Flannery O’Connor often used grotesque images in her writings to portray the fundamental struggles of human beings. However, she did not limit herself to the simple questions of right and wrong, good vs. evil. O’Connor’s characters struggle in their daily lives to overcome their violent inner conflicts. In “Good Country People,” O’Connor begins with the grotesque description of Joy, also known as Hulga, and her missing leg. Her leg was shot off in an unfortunate hunting accident when she was only ten. For more than twenty years, she has been limping with one leg. Hulga has never experienced those things valued by others growing up; she never danced, never knew what it was like to experiencenormal good times” (O’Connor 173). Joy/Hulga’s missing leg becomes the focus for a Bible selling con man who demonstrates artificial faith to get what he needs. In the end, the salesman manages to con Joy out of her prosthetic leg. The grotesque image of the man walking down the street with someone else’s prosthetic leg would frighten anyone. Mrs. Freeman, a woman Joy lives with, has a bizarre interest in the minute details of other people’s infirmities, especially children’s (O’Connor 174). She constantly asks about the blasting of Joy’s leg and wants to hear all the little details of the accident. Flannery O’Connor gives graphic descriptions of her characters’ flaws in order to make her point clear. She said: “You have to make your vision apparent by shock- to the hard of hearing you shout, and for the almost-blind you draw large and startling figures” (Sanders 2). O’Connor felt that using these freakish characters was the only way to grab the audience’s attention and accurately portray the human condition.

In “A Good Man is Hard to Find,” The Misfit is aptly named.
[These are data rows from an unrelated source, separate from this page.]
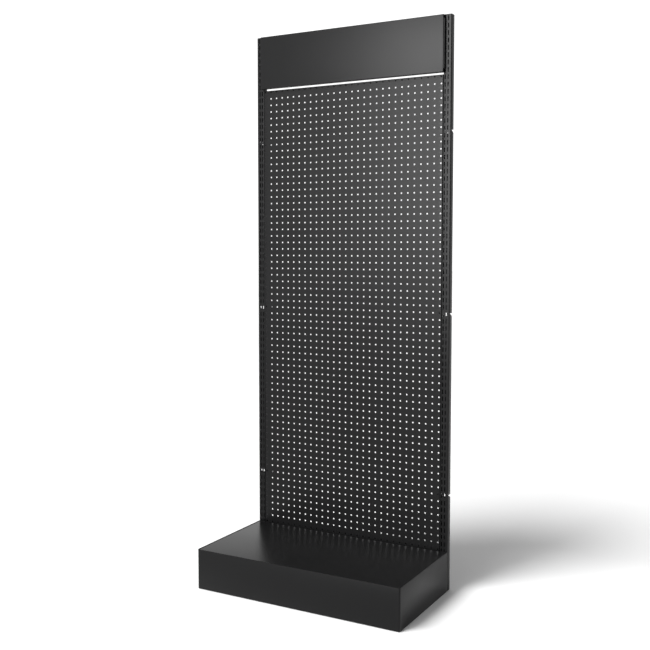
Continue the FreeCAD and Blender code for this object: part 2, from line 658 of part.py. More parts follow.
def make_deck_stiffener(name, middle):
    """A channel spot-welded under the deck, between the shoes."""
    body = new_body(name)
    deck_underside = f"{DECK_TOP} - Dims.thin_sheet"
    blank = body_box(body, "Blank", ("-Dims.hat_half_length", "Dims.hat_half_length"),
                     (f"{middle} - Dims.hat_width / 2", f"{middle} + Dims.hat_width / 2"),
                     (f"{deck_underside} - Dims.hat_height", deck_underside))
    top = size("base_height") - size("deck_drop") - size("thin_sheet")
    bottom = top - size("hat_height")
    bends = fillet_edges(body, blank, "Bends", "Dims.thin_bend",
                         lambda edge: on_plane(edge, "Z", bottom) and edge.BoundBox.XLength > 1)
    fold_sheet(body, bends, "Dims.thin_sheet",
               [("Z", top), ("X", size("hat_half_length")), ("X", -size("hat_half_length"))])
    return body


def make_base_shoe(side):
    """The foot bracket that carries the deck: a channel bolted to the upright."""
    sign = SIDES[side]
    body = new_body(f"base_shoe_{side}")
    inner = f"{POST_INNER} - Dims.shoe_width"
    blank = body_box(body, "Blank", side_span(sign, inner, POST_INNER),
                     (f"{SKIRT_FRONT_INSIDE} + Dims.shoe_play", "Dims.shoe_rear"),
                     ("Dims.shoe_bottom", SHOE_TOP))
    web = sign * (size("bay_width") / 2 - size("post_width"))
    open_side = web - sign * size("shoe_width")
    bends = fillet_edges(body, blank, "Bends", "Dims.shoe_bend",
                         lambda edge: on_plane(edge, "X", web)
                         and not on_plane(edge, "Y", size("shoe_rear")))
    fold_sheet(body, bends, "Dims.shoe_sheet", [("X", open_side), ("Y", size("shoe_rear"))])
    web_span = side_span(sign, f"{POST_INNER} - Dims.shoe_sheet", POST_INNER)
    body_box(body, "Tail", web_span,
             ("Dims.shoe_rear - Dims.shoe_tail_lap", f"{REAR} - Dims.shoe_tail_gap"),
             ("Dims.shoe_bottom + Dims.shoe_tail_drop", "Dims.shoe_tail_top"))
    x = "Dims.foot_side" if sign > 0 else "-Dims.foot_side"
    for name, place in (("FrontFoot", "Dims.foot_front"), ("RearFoot", "Dims.foot_rear")):
        body_hole(body, name, "z", "(Dims.nut_bore + Dims.foot_hole_play)",
                  f"Dims.shoe_sheet + {2 * OVERCUT}", (x, place, f"Dims.shoe_bottom - {OVERCUT}"))
    for name, height in (("LowBolt", "Dims.bolt_low"), ("HighBolt", "Dims.bolt_high")):
        cut_bolt_hole(body, name, sign, f"{POST_INNER} - Dims.shoe_sheet", "Dims.shoe_sheet", height)
    return body


def make_rear_tie():
    """The channel that ties both uprights together behind the base."""
    body = new_body("rear_tie")
    half = f"({POST_INNER} - Dims.shoe_sheet)"
    blank = body_box(body, "Blank", (f"-{half}", half),
                     ("Dims.tie_front", "Dims.tie_front + Dims.tie_depth"),
                     ("Dims.tie_bottom", "Dims.tie_bottom + Dims.tie_height"))
    rear = size("tie_front") + size("tie_depth")
    bends = fillet_edges(body, blank, "Bends", "Dims.thin_bend",
                         lambda edge: on_plane(edge, "Y", rear))
    fold_sheet(body, bends, "Dims.tie_sheet", [("Y", size("tie_front"))])
    for side, sign in SIDES.items():
        for name, height in (("Low", "Dims.bolt_low"), ("High", "Dims.bolt_high")):
            cut_bolt_hole(body, f"{name}Bolt{side}", sign,
                          f"{POST_INNER} - Dims.shoe_sheet - Dims.tie_sheet", "Dims.tie_sheet", height)
    return body


def make_foot_pad(name, x, y):
    """The moulded pad under a levelling stem, with a socket for the stem."""
    body = new_body(f"foot_pad_{name}")
    cone = body.newObject("PartDesign::AdditiveCone", "Pad")
    bind(cone, {
        "Radius1": "Dims.pad_dia / 2",
        "Radius2": "Dims.pad_top_dia / 2",
        "Height": "Dims.pad_height",
        "Placement.Base.x": x,
        "Placement.Base.y": y,
    })
    document.recompute()
    body_hole(body, "Socket", "z", "Dims.stem_dia", f"Dims.stem_socket + {OVERCUT}",
              (x, y, "Dims.pad_height - Dims.stem_socket"))
    return body


def make_foot_stem(name, x, y):
    """The threaded levelling stem with the hexagon that turns it."""
    body = new_body(f"foot_stem_{name}")
    base = "Dims.pad_height - Dims.stem_socket"
    shank = body.newObject("PartDesign::AdditiveCylinder", "Shank")
    bind(shank, {
        "Radius": "Dims.stem_dia / 2",
        "Height": f"Dims.stem_top - ({base})",
        "Placement.Base.x": x,
        "Placement.Base.y": y,
        "Placement.Base.z": base,
    })
    document.recompute()
    hexagon = body.newObject("PartDesign::AdditivePrism", "Hexagon")
    bind(hexagon, {
        "Circumradius": "Dims.stem_hex / sqrt(3)",
        "Height": "Dims.stem_hex_height",
        "Placement.Base.x": x,
        "Placement.Base.y": y,
        "Placement.Base.z": "Dims.pad_height",
    })
    hexagon.Polygon = 6
    document.recompute()
    fillet_edges(body, hexagon, "StemEnd", "Dims.stem_chamfer",
                 lambda edge: on_plane(edge, "Z", size("stem_top")))
    return body


def hexagon_solid(across_flats, height):
    """A hexagonal prism along +Z from the origin."""
    radius = across_flats / 3 ** 0.5
    corners = [Vector(radius, 0, 0)]
    for step in range(1, 7):
        corners.append(Rotation(Vector(0, 0, 1), 60 * step).multVec(corners[0]))
    return Part.Face(Part.makePolygon(corners)).extrude(Vector(0, 0, height))


def make_group(label, solid, placements):
    """Identical fasteners as one node: a separate solid at each placement."""
    copies = []
    for placement in placements:
        copy = solid.copy()
        copy.Placement = placement
        copies.append(copy)
    group = document.addObject("Part::Feature", label)
    group.Label = label
    group.Shape = Part.makeCompound(copies)
    nodes.append(group)
    return group


def make_frame_bolts():
    """Hex bolts through tie, shoe and upright, with a captive nut in the upright."""
    post_inner = size("bay_width") / 2 - size("post_width")
    head_face = post_inner - size("shoe_sheet") - size("tie_sheet")
    nut_face = post_inner + size("post_wall")
    y = size("tie_front") + size("tie_depth") / 2
    length = nut_face + size("bolt_nut") + size("bolt_end") - head_face
    head = hexagon_solid(size("bolt_hex"), size("bolt_head"))
    head = head.makeChamfer(size("bolt_chamfer"),
                            [edge for edge in head.Edges if on_plane(edge, "Z", 0)])
    shank = Part.makeCylinder(size("bolt_dia") / 2, length, Vector(0, 0, size("bolt_head")))
    bolt = head.fuse(shank).removeSplitter()
    nut = hexagon_solid(size("bolt_hex"), size("bolt_nut"))
    nut = nut.cut(Part.makeCylinder(size("bolt_dia") / 2, size("bolt_nut")))
    bolts = []
    nuts = []
    for sign in SIDES.values():
        along = Rotation(Vector(0, 0, 1), Vector(sign, 0, 0))
        for height in (size("bolt_low"), size("bolt_high")):
            bolts.append(Placement(Vector(sign * (head_face - size("bolt_head")), y, height), along))
            nuts.append(Placement(Vector(sign * nut_face, y, height), along))
    make_group("frame_bolts", bolt, bolts)
    make_group("frame_nuts", nut, nuts)


def make_skirt_screws():
    """Pan-head screws that hold the skirt's end flanges to the uprights."""
    rear = size("bay_depth") / 2 - size("post_depth") - size("post_gap")
    face = rear - size("skirt_sheet")
    head = Part.makeCylinder(size("screw_head_dia") / 2, size("screw_head"))
    head = head.makeFillet(size("screw_round"),
                           [edge for edge in head.Edges if on_plane(edge, "Z", 0)])
    length = size("skirt_sheet") + size("post_wall") + size("screw_end")
    shank = Part.makeCylinder(size("screw_dia") / 2, length, Vector(0, 0, size("screw_head")))
    screw = head.fuse(shank).removeSplitter()
    x = size("bay_width") / 2 - size("slot_inset") - size("slot_columns") / 2
    back = Rotation(Vector(0, 0, 1), Vector(0, 1, 0))
    placements = []
    for sign in SIDES.values():
        for height in (size("screw_low"), size("screw_high")):
            placements.append(Placement(Vector(sign * x, face - size("screw_head"), height), back))
    make_group("skirt_screws", screw, placements)


def make_weld_nuts():
    """The nuts on the shoes' lower flanges that the levelling stems turn in."""
    nut = hexagon_solid(size("stem_hex"), size("weld_nut"))
    nut = nut.cut(Part.makeCylinder(size("nut_bore") / 2, size("weld_nut")))
    height = size("shoe_bottom") + size("shoe_sheet")
    placements = []
    for sign in SIDES.values():
        for y in (size("foot_front"), size("foot_rear")):
            placements.append(Placement(Vector(sign * size("foot_side"), y, height), Rotation()))
    make_group("foot_weld_nuts", nut, placements)


def check_and_export():
    """Stop on any failed object, then write one STEP file for each node."""
    document.recompute()
    for item in document.Objects:
        if "Invalid" in item.State or "Error" in item.State:
            raise RuntimeError(f"{item.Label} failed: {item.State}")
    os.makedirs("parts", exist_ok=True)
    for node in nodes:
        shape = node.Shape
        if shape.isNull() or not shape.isValid() or not shape.Solids:
            raise RuntimeError(f"{node.Label} has no valid shape")
        shape.exportStep(f"parts/{node.Label}.step")
        print(f"{node.Label}: {len(shape.Solids)} solid(s), {shape.Volume / 1000:.1f} cm3")


for side_name in SIDES:
    make_upright(side_name)
    make_post_cap(side_name)
make_pegboard()
for side_name in SIDES:
    make_panel_hooks(side_name)
make_header()
for side_name in SIDES:
    make_header_bracket(side_name)
make_skirt()
make_deck()
make_deck_stiffener("deck_stiffener_front", "Dims.hat_front")
make_deck_stiffener("deck_stiffener_rear", "Dims.hat_rear")
for side_name in SIDES:
    make_base_shoe(side_name)
make_rear_tie()
for side_name, side_sign in SIDES.items():
    foot_x = "Dims.foot_side" if side_sign > 0 else "-Dims.foot_side"
    for end, foot_y in (("front", "Dims.foot_front"), ("rear", "Dims.foot_rear")):
        make_foot_pad(f"{end}_{side_name}", foot_x, foot_y)
        make_foot_stem(f"{end}_{side_name}", foot_x, foot_y)
make_frame_bolts()
make_skirt_screws()
make_weld_nuts()
check_and_export()
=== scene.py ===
import json
import math

import bpy
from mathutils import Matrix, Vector


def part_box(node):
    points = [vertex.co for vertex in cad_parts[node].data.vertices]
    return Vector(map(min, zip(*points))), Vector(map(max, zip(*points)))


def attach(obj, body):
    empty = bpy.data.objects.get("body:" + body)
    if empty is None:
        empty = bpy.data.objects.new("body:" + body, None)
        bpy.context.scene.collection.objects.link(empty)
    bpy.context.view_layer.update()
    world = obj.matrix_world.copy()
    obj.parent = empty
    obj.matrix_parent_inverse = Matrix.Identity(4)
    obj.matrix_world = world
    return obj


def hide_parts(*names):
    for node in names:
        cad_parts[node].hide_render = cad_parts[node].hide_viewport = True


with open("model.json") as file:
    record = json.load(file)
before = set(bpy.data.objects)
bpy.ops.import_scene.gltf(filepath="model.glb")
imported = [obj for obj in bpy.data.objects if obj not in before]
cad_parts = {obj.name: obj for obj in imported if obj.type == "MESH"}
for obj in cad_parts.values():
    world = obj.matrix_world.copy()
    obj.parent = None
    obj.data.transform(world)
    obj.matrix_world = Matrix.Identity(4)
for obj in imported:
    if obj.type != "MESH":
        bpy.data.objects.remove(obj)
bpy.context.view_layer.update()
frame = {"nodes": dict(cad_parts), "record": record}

bl_info = {
    "name": "Pegboard Tool Wall",
    "version": (1, 0, 0),
    "blender": (4, 5, 0),
    "location": "View3D > Sidebar > Tool Wall",
    "description": "Builds the visible sheet metal of a pegboard display bay around its frame",
    "category": "Object",
}

SIDES = {"left": -1, "right": 1}
UPRIGHT_TO_FRONT = (math.pi / 2, 0, 0)
NEAR = 1e-5

BEND_STEPS = 5
OUTER_BEND_STEPS = 6
REAR_BEND_STEPS = 4
SLOT_SIDES = 12
SLOT_COLUMNS = 2
NOTCH_CUT_MARGIN = 0.01
HOOK_ABOVE_NOTCH = 0.002
HOOK_SPACING = 0.1
SMOOTH_ANGLE = 40
UPRIGHT_SMOOTH_ANGLE = 30

UPRIGHT = {side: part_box(f"upright_{side}") for side in SIDES}
PANEL_NODES = ("pegboard_upper", "pegboard_lower")
PANEL = (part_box("pegboard_lower")[0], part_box("pegboard_upper")[1])
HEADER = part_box("header_panel")
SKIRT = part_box("base_skirt")
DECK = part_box("base_deck")


# --- Settings ---------------------------------------------------------------

class PegboardSettings(bpy.types.PropertyGroup):
    """Sizes of the perforated back."""

    pitch: bpy.props.FloatProperty(
        name="Hole spacing", description="Distance between hole centres, both ways",
        default=0.025, min=0.005, unit="LENGTH")
    hole: bpy.props.FloatProperty(
        name="Hole diameter", description="Diameter of one peg hole",
        default=0.006, min=0.001, unit="LENGTH")
    hole_sides: bpy.props.IntProperty(
        name="Hole sides", description="Straight sides that make up one round hole",
        default=16, min=6, max=24)
    columns: bpy.props.IntProperty(
        name="Columns", description="Holes from side to side", default=30, min=1)
    rows: bpy.props.IntProperty(
        name="Rows", description="Holes from top to bottom", default=68, min=1)
    top_margin: bpy.props.FloatProperty(
        name="Top margin", description="Top row of hole centres to the panel's top",
        default=0.006, min=0.004, unit="LENGTH")
    sheet: bpy.props.FloatProperty(
        name="Sheet", description="Thickness of the folded sheet",
        default=0.0012, min=0.0005, unit="LENGTH")
    bend: bpy.props.FloatProperty(
        name="Bend", description="Outside radius of the sheet's folds",
        default=0.0025, min=0.001, unit="LENGTH")
    lip: bpy.props.FloatProperty(
        name="Lip", description="Lip folded behind the top and bottom rows",
        default=0.012, min=0.001, unit="LENGTH")


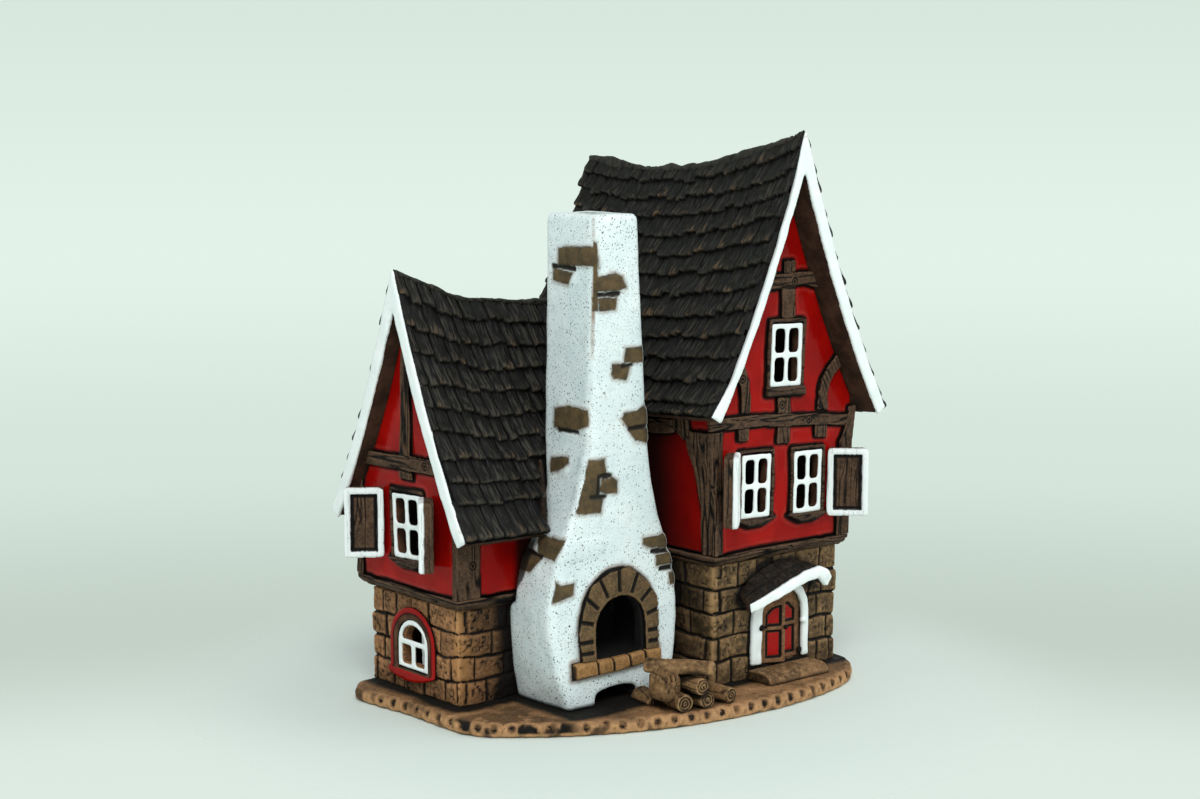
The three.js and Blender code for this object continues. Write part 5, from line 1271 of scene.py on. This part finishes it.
def lower_left_verge(p):
    """The tower's left verge strip is narrow: its upper part is pressed down, which bares the slab's edge."""
    side = step(-1.0, -6.0, p[:, 0] - TOWER_X)
    share = (TOWER_X - p[:, 0]) / TOWER.spread
    above = p[:, 2] - TOWER.surface(p[:, 1], np.clip(share, 0, 1), 0.0, -1)[:, 2] + VERGE_KEPT
    moved = p.copy()
    moved[:, 2] -= side * step(1.0, 0.78, share) * np.maximum(above, 0) * 0.85
    return moved


def tower_shade(p, n):
    """Painted shade: the flank darkens towards the low wing, and shade and smoke lie round the door's hood.
    Black round its band.
    """
    flank = (n[:, 0] < -0.5) * (0.3 * step(-37, -30, p[:, 1]) + 0.4 * step(-28, -16, p[:, 1]))
    x, z = p[:, 0] - DOOR_X, p[:, 2]
    hood = least(*(near_line(x, z, ends) for ends in zip(HOOD_LINE, HOOD_LINE[1:])))
    band = np.hypot(x + 1.1, np.maximum(z - BAND_SPRING, 0)) - BAND_RADIUS
    shade_and_smoke = step(6.0, 2.0, hood + 1.2 * fractal(p, 5, 55))
    return flank + (n[:, 1] < -0.5) * most(0.95 * shade_and_smoke, step(1.3, 0.8, band))


def cottage_shade(p, n):
    return (n[:, 1] < -0.5) * (0.3 + 0.22 * step(3, 12, p[:, 0]) + 0.55 * step(13, 22, p[:, 0]))


base()
stone("cottage_stone_walls", "cottage_stone", STONE, COTTAGE_SILL, 4,
      [(0, 0, 0, COTTAGE_WIDTH, 5), (1, 0, 0, 25, 2), (1, COTTAGE_WIDTH, 0, COTTAGE_LENGTH, 8)],
      (0, 0, 6), cottage_shade, 41)
stone("tower_stone_walls", "tower_stone", TOWER_STONE, TOWER_SILL, 5,
      [(1, TOWER_FRONT, CORNER_X, TOWER_RIGHT, 6), (0, CORNER_X, TOWER_FRONT, 0, 3),
       (0, TOWER_RIGHT, TOWER_FRONT, TOWER_BACK, 9), (1, TOWER_BACK, CORNER_X, TOWER_RIGHT, 6)],
      (CORNER_X, TOWER_FRONT, 3.2), tower_shade, 51)
timber("cottage_sill_beams", "cottage_sills", level=True)
timber("tower_sill_beams", "tower_sills", level=True, pegs=[(122.7, -42.5, 52.3)])
timber("cottage_near_post", "cottage_post_near", pegs=[(2.6, -4.5, 56.5)])
timber("cottage_far_post", "cottage_post_far")
timber("cottage_collar_beam", "cottage_collar", level=beam([(-10, 90), (70, 89.4)], 2.9, 1),
       pegs=[(-4.5, 13.8, 90.6)])
timber("tower_left_post", "tower_post_left")
timber("tower_right_post", "tower_post_right")
timber("tower_flank_plate", "tower_plate", level=True)
timber("tower_tie_beam", "tower_tie", pegs=[(131.9, -42.5, 100.7), (117.6, -42.5, 107.3)],
       level=beam([(78, 103), (100, 102.6), (125, 101.2), (161.6, 98.6)], 2.5))
timber("tower_collar_beam", "tower_collar", pegs=[(123.4, -42.5, 152.7)],
       level=beam([(98, 152.6), (120, 153.2), (130, 153.6), (145, 151)], 3.0))
timber("tower_left_brace", "brace_left", slant=8, pegs=[(97.3, -42.5, 118.6)])
timber("tower_right_brace", "brace_right", slant=-25)
for window, axis in (("cottage", 0), ("tower_left", 1), ("tower_right", 1), ("tower_attic", 1)):
    def reveal(p, n, axis=axis):
        return {"dark": step(0.35, 0.1, -n[:, axis]) * step(1.0, 1.5, p[:, axis] - p[:, axis].min())}
    trim(window + "_window_frame", window + "_bars", grow=lambda p: -0.1, paints=reveal)
    # Ledges are a little darker all over, with painted shade on their undersides
    timber(window + "_window_casing", window + "_ledge", level=True, grain=0.2,
           dark=lambda p, n: np.maximum(0.22, step(0.1, -0.4, n[:, 2])))
plaster("cottage_plaster_walls", "cottage_plaster",
        lambda p, n: (n[:, 1] < -0.5) * step(21, 25, p[:, 0]) * 0.9)
plaster("tower_plaster_walls", "tower_plaster",
        lambda p, n: (n[:, 0] < -0.5) * np.clip(0.3 + 0.65 * step(-32, -8, p[:, 1]), 0, 0.94))
roofs()
trim("cottage_verge_trim", "cottage_verge", voxel=0.6, rounds=3, wave=0.4, wave_size=7)
trim("tower_verge_trim", "tower_verge", voxel=0.6, rounds=3, wave=0.4, wave_size=7, bend=lower_left_verge)
arch_window()
door()
hearth()
for seed, key in enumerate(LOGS):
    log(key, seed)
split_block()
shutter("tower_left_shutter", "shutter_tower_left", "front", 94.3, 66.8, 14, 25.7, 43, -1)
shutter("tower_right_shutter", "shutter_tower_right", "front", 140.9, 63.6, 14.8, 25.2, 44, 1)
shutter("cottage_near_shutter", "shutter_cottage_near", "side", 15.2, 55, 14, 24.6, 36, 1)
shutter("cottage_far_shutter", "shutter_cottage_far", "side", 38, 54.4, 13.8, 25.2, 54, -1)
chimney()
roof_fillet()
stage()
bpy.context.view_layer.update()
His disfigurement is not physical; however, it is a deformity of his mind. His cruelty results from his need for proof of Jesus’ resurrection. Without proof of Christ’s rising from the dead, he validates his behavior by stating,

Jesus was the only One that ever raised the dead, and He shouldn’t have done it. He thrown everything off balance. If He did what He said, then it’s nothing for you to do but throw away everything and follow him, and if He didn’t, then it’s nothing for you to do but enjoy the few minutes you got left the best way you can- by killing somebody or burning down his house or doing some other meanness to him. No pleasure but meanness. (O’Connor 28)

Most people who read her stories would agree that “O’Connor is undeniably a tough writer, and looking through her work the reader must strain to find a healthy family, a loving couple, or a pleasant child” (Mitchell 1). She seems to take discomfort in the reader to a new level and challenge people to understand her characters. Many of Flannery O’Connor’s characters, such as The Misfit, are unlikeable and it is virtually impossible to identify with them as one would in a normal story.

In “The Life You Save May be Your Own,” both Mr. Shiftlet and Lucynell are flawed. Mr. Shiftlet, a carpenter, has only one arm, and Lucynell is profoundly deaf and has never uttered a word in her life. Mr. Shiftlet, like the Bible salesman in “Good Country People” who left with Hulga’s prosthetic leg, ends up getting what he is after by cruel and devious trickery. While she is sleeping at the counter in the restaurant, he abandons poor Lucynell. His cruel and unfeeling behaviors, more than his physical deformity, were grotesque. O’Connor’s characters are tragically flawed, but their afflictions are primarily illnesses of the mind and soul. Their outward appearances seem to reveal blemishes that are more tragic and more intangible than the physical imperfections she portrayed (Bleikasten 3). This story is a prime example of not only the physical infirmities that her characters have, but also the mental deformities as well.

Flannery O’Connor’s religious background and experiences through life reflect clearly in her stories through her grotesque and abnormal characters. The demented minds and impaired bodies of her characters, like that of O’Connor’s lupus-ridden body, struggle through life’s daily conflicts and turmoil. The messages she creates by her characters’ inner conflicts clearly relate back to her need to present the good and evil in all people.